Scrambled Egg Enchiladas
Serve these breakfast enchiladas with salsa and sour cream, and a side of sliced fresh fruit.
Yield: Makes 6 to 8 servings
- 1 tablespoon butter or margarine
- 12 large eggs, lightly beaten
- 1/2 (16-ounce) process cheese spread loaf with peppers, cubed and divided
- 1 1/2 cups chopped cooked ham
- 12 (8-inch) flour tortillas
- 2 tablespoons milk
- Melt butter in a large nonstick skillet over medium heat; add eggs. Cook, without stirring, until eggs begin to set on bottom.
- Draw a spatula across bottom of skillet to form large curds. Continue cooking until eggs are thickened but still moist (do not stir constantly). Remove eggs from heat.
- Add half of cheese to eggs, stirring until cheese melts; chill remaining cheese. Stir ham into egg mixture.

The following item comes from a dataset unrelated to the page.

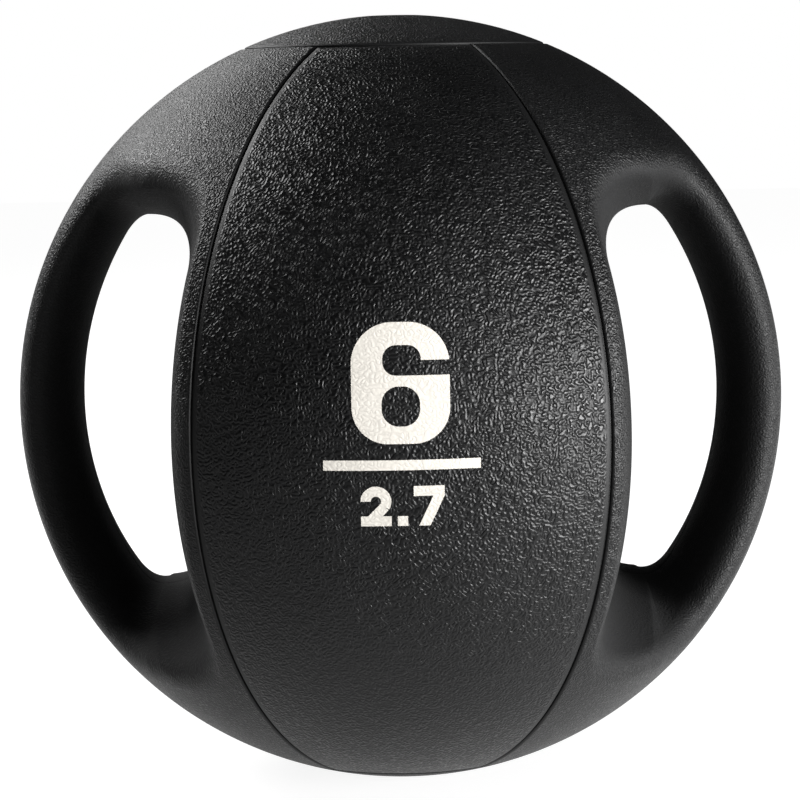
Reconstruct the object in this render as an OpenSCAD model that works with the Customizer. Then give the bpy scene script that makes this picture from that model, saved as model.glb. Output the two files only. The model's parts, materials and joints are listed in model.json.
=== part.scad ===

- Spoon mixture evenly down centers of tortillas; roll up, jellyroll fashion. Place seam side down in a lightly greased 13- x 9-inch baking dish. Cover and chill 8 hours. Let stand at room temperature 30 minutes.
- Bake at 350º for 40 minutes or until thoroughly heated.
- Combine remaining cheese and milk in a small saucepan; cook over medium heat, stirring until cheese melts. Spoon over enchiladas.